[Begin GIVEN DATA]

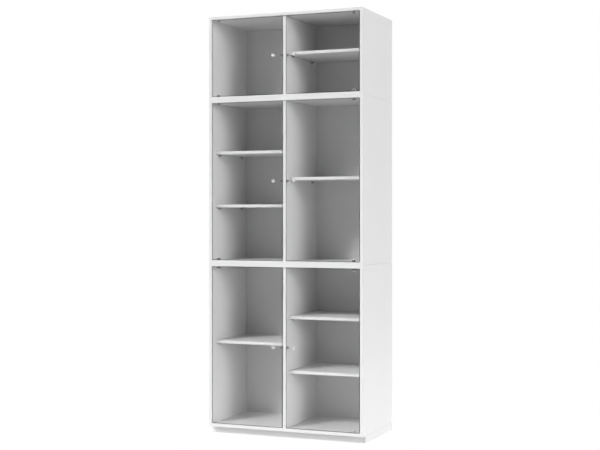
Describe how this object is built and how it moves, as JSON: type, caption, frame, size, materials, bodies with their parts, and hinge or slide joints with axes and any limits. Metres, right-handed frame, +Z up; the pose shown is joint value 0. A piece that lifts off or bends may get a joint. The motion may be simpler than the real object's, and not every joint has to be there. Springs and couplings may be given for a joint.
{
  "type": "glass door bookcase",
  "caption": "Tall white bookcase of stacked cases on a recessed plinth, with adjustable shelves behind inset frameless glass doors that swing on pivot hinges.",
  "frame": {"origin": "on the floor, at the middle of the width and of the overall depth from knobs to rear edges", "axes": "+Z up, +Y towards the wall behind, +X to the right as seen from the front"},
  "size_m": [0.696, 0.389, 1.7769],
  "materials": {
    "board_lacquer": "fibreboard in smooth satin white lacquer",
    "plinth_lacquer": "fibreboard in smooth satin white lacquer",
    "door_glass": "clear toughened float glass with polished edges",
    "hinge_metal": "satin chromed zinc",
    "knob_metal": "polished chrome",
    "catch_plastic": "moulded dark grey plastic around a magnet"
  },
  "bodies": {
    "cabinet": {"plinth_front": "plinth_lacquer", "plinth_left": "plinth_lacquer", "plinth_right": "plinth_lacquer", "plinth_back": "plinth_lacquer", "lower_left_side": "board_lacquer", "lower_right_side": "board_lacquer", "lower_bottom_panel": "board_lacquer", "lower_top_panel": "board_lacquer", "lower_divider": "board_lacquer", "lower_back_panel": "board_lacquer", "lower_left_shelf_1": "board_lacquer", "lower_left_catch": "catch_plastic", "lower_right_shelf_1": "board_lacquer", "lower_right_shelf_2": "board_lacquer", "lower_right_catch": "catch_plastic", "middle_left_side": "board_lacquer", "middle_right_side": "board_lacquer", "middle_bottom_panel": "board_lacquer", "middle_top_panel": "board_lacquer", "middle_divider": "board_lacquer", "middle_back_panel": "board_lacquer", "middle_left_shelf_1": "board_lacquer", "middle_left_shelf_2": "board_lacquer", "middle_left_catch": "catch_plastic", "middle_right_shelf_1": "board_lacquer", "middle_right_catch": "catch_plastic", "upper_left_side": "board_lacquer", "upper_right_side": "board_lacquer", "upper_bottom_panel": "board_lacquer", "upper_top_panel": "board_lacquer", "upper_divider": "board_lacquer", "upper_back_panel": "board_lacquer", "upper_left_catch": "catch_plastic", "upper_right_shelf_1": "board_lacquer", "upper_right_catch": "catch_plastic"},
    "lower_left_door": {"lower_left_door_glass": "door_glass", "lower_left_door_knob": "knob_metal", "lower_left_hinge_top": "hinge_metal", "lower_left_hinge_bottom": "hinge_metal"},
    "lower_right_door": {"lower_right_door_glass": "door_glass", "lower_right_door_knob": "knob_metal", "lower_right_hinge_top": "hinge_metal", "lower_right_hinge_bottom": "hinge_metal"},
    "middle_left_door": {"middle_left_door_glass": "door_glass", "middle_left_door_knob": "knob_metal", "middle_left_hinge_top": "hinge_metal", "middle_left_hinge_bottom": "hinge_metal"},
    "middle_right_door": {"middle_right_door_glass": "door_glass", "middle_right_door_knob": "knob_metal", "middle_right_hinge_top": "hinge_metal", "middle_right_hinge_bottom": "hinge_metal"},
    "upper_left_door": {"upper_left_door_glass": "door_glass", "upper_left_door_knob": "knob_metal", "upper_left_hinge_top": "hinge_metal", "upper_left_hinge_bottom": "hinge_metal"},
    "upper_right_door": {"upper_right_door_glass": "door_glass", "upper_right_door_knob": "knob_metal", "upper_right_hinge_top": "hinge_metal", "upper_right_hinge_bottom": "hinge_metal"}
  },
  "joints": [
    {"name": "lower_left_door_hinge", "type": "hinge", "parent": "cabinet", "child": "lower_left_door", "pos_m": [-0.307, -0.175, 0.3783], "axis": [0, 0, -1], "range_deg": [0, 110]},
    {"name": "lower_right_door_hinge", "type": "hinge", "parent": "cabinet", "child": "lower_right_door", "pos_m": [0.307, -0.175, 0.3783], "axis": [0, 0, 1], "range_deg": [0, 110]},
    {"name": "middle_left_door_hinge", "type": "hinge", "parent": "cabinet", "child": "middle_left_door", "pos_m": [-0.307, -0.175, 1.0746], "axis": [0, 0, -1], "range_deg": [0, 110]},
    {"name": "middle_right_door_hinge", "type": "hinge", "parent": "cabinet", "child": "middle_right_door", "pos_m": [0.307, -0.175, 1.0746], "axis": [0, 0, 1], "range_deg": [0, 110]},
    {"name": "upper_left_door_hinge", "type": "hinge", "parent": "cabinet", "child": "upper_left_door", "pos_m": [-0.307, -0.175, 1.5999], "axis": [0, 0, -1], "range_deg": [0, 110]},
    {"name": "upper_right_door_hinge", "type": "hinge", "parent": "cabinet", "child": "upper_right_door", "pos_m": [0.307, -0.175, 1.5999], "axis": [0, 0, 1], "range_deg": [0, 110]}
  ]
}
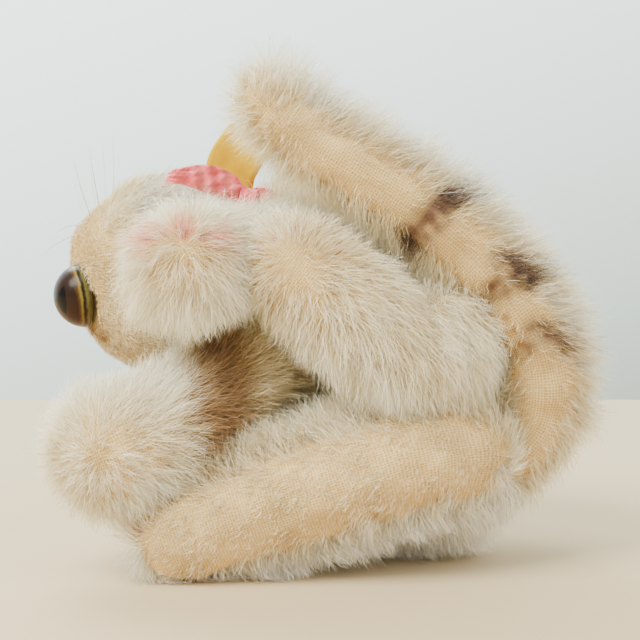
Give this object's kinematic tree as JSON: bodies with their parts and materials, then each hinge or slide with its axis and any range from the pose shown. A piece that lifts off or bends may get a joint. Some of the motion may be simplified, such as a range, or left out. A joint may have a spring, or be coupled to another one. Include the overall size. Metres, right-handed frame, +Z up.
{
  "type": "plush cat",
  "caption": "Small stuffed mohair cat lying on its side: sewn covers over packed stuffing, sewn-on legs and tail, glass eyes, neck ribbon, and a head that turns on a disc joint.",
  "frame": {"origin": "middle of the cat's footprint on the surface it lies on, as the middle of its box at the lowest height", "axes": "+Z up from that surface, -X the way the face points, -Y the side that the underside and paws face"},
  "size_m": [0.1053, 0.0698, 0.0938],
  "materials": {
    "long_mohair": "long cream mohair pile on a woven cotton backing, airbrushed with dark stripes, worn thin in places",
    "short_mohair": "short tan mohair pile",
    "ear_lining": "short pale pink-beige pile",
    "wood_wool": "fine shredded wood packed firm",
    "pink_thread": "worn pink cotton thread",
    "sewing_thread": "waxed linen thread",
    "satin_ribbon": "pink satin ribbon with a dull back",
    "label_cloth": "plain yellow woven cotton",
    "joint_card": "pressed fibre card",
    "steel_wire": "dull steel, slightly rusted",
    "eye_glass": "clear blown glass dome",
    "eye_enamel": "olive yellow glass backing that darkens to brown at the middle",
    "pupil_enamel": "black glass slit",
    "whisker_hair": "clear stiff filament"
  },
  "bodies": {
    "body": {"body_cover": "long_mohair", "body_stuffing": "wood_wool", "left_front_leg_cover": "long_mohair", "left_front_leg_stuffing": "wood_wool", "right_front_leg_cover": "long_mohair", "right_front_leg_stuffing": "wood_wool", "left_hind_leg_cover": "long_mohair", "left_hind_leg_stuffing": "wood_wool", "right_hind_leg_cover": "long_mohair", "right_hind_leg_stuffing": "wood_wool", "tail_cover": "long_mohair", "tail_stuffing": "wood_wool", "left_front_claws": "pink_thread", "right_front_claws": "pink_thread", "left_hind_claws": "pink_thread", "right_hind_claws": "pink_thread", "closing_seam": "sewing_thread", "neck_ribbon": "satin_ribbon", "ribbon_bow": "satin_ribbon", "neck_label": "label_cloth", "body_joint_disc": "joint_card", "body_joint_washer": "steel_wire", "cotter_pin": "steel_wire"},
    "head": {"head_cover": "short_mohair", "head_stuffing": "wood_wool", "left_ear_back": "short_mohair", "left_ear_lining": "ear_lining", "right_ear_back": "short_mohair", "right_ear_lining": "ear_lining", "left_eye_glass": "eye_glass", "left_eye_enamel": "eye_enamel", "left_eye_pupil": "pupil_enamel", "left_eye_shank": "steel_wire", "right_eye_glass": "eye_glass", "right_eye_enamel": "eye_enamel", "right_eye_pupil": "pupil_enamel", "right_eye_shank": "steel_wire", "nose_stitching": "pink_thread", "mouth_stitching": "pink_thread", "left_whiskers": "whisker_hair", "right_whiskers": "whisker_hair", "head_joint_disc": "joint_card", "head_joint_washer": "steel_wire"}
  },
  "joints": [
    {"name": "head_swivel", "type": "hinge", "parent": "body", "child": "head", "pos_m": [-0.0104, 0.0104, 0.0555], "axis": [-0.9786, 0.1897, -0.0799], "range_deg": [-110, 12]}
  ]
}
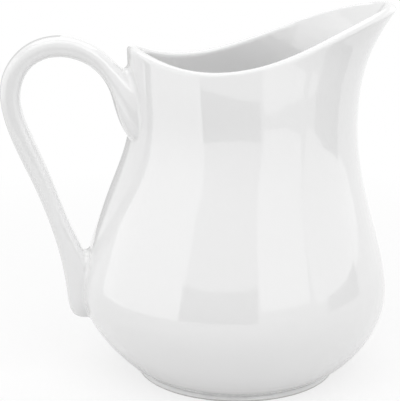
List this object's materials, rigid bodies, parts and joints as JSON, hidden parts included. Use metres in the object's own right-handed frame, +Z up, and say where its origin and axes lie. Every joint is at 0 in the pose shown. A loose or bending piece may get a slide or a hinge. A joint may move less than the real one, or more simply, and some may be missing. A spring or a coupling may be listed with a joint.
{
  "type": "milk jug",
  "caption": "Glazed milk jug with a pear-shaped belly on a low foot ring, a saddle-shaped rim drawn out into a pouring spout, and an ear-shaped handle.",
  "frame": {"origin": "centre of the foot ring, on the surface that the jug stands on", "axes": "+X towards the spout, -X towards the handle, +Y across the jug, +Z up"},
  "size_m": [0.1256, 0.1002, 0.1205],
  "materials": {
    "white_glaze": "glossy"
  },
  "bodies": {
    "root": {"jug": "white_glaze"}
  },
  "joints": []
}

[End GIVEN DATA]

| AIM |
Write the lines out exactly, from the one with "List this object's" down to the last line of the listing, and leave out all others.

| ANSWER |
List this object's materials, rigid bodies, parts and joints as JSON, hidden parts included. Use metres in the object's own right-handed frame, +Z up, and say where its origin and axes lie. Every joint is at 0 in the pose shown. A loose or bending piece may get a slide or a hinge. A joint may move less than the real one, or more simply, and some may be missing. A spring or a coupling may be listed with a joint.
{
  "type": "milk jug",
  "caption": "Glazed milk jug with a pear-shaped belly on a low foot ring, a saddle-shaped rim drawn out into a pouring spout, and an ear-shaped handle.",
  "frame": {"origin": "centre of the foot ring, on the surface that the jug stands on", "axes": "+X towards the spout, -X towards the handle, +Y across the jug, +Z up"},
  "size_m": [0.1256, 0.1002, 0.1205],
  "materials": {
    "white_glaze": "glossy"
  },
  "bodies": {
    "root": {"jug": "white_glaze"}
  },
  "joints": []
}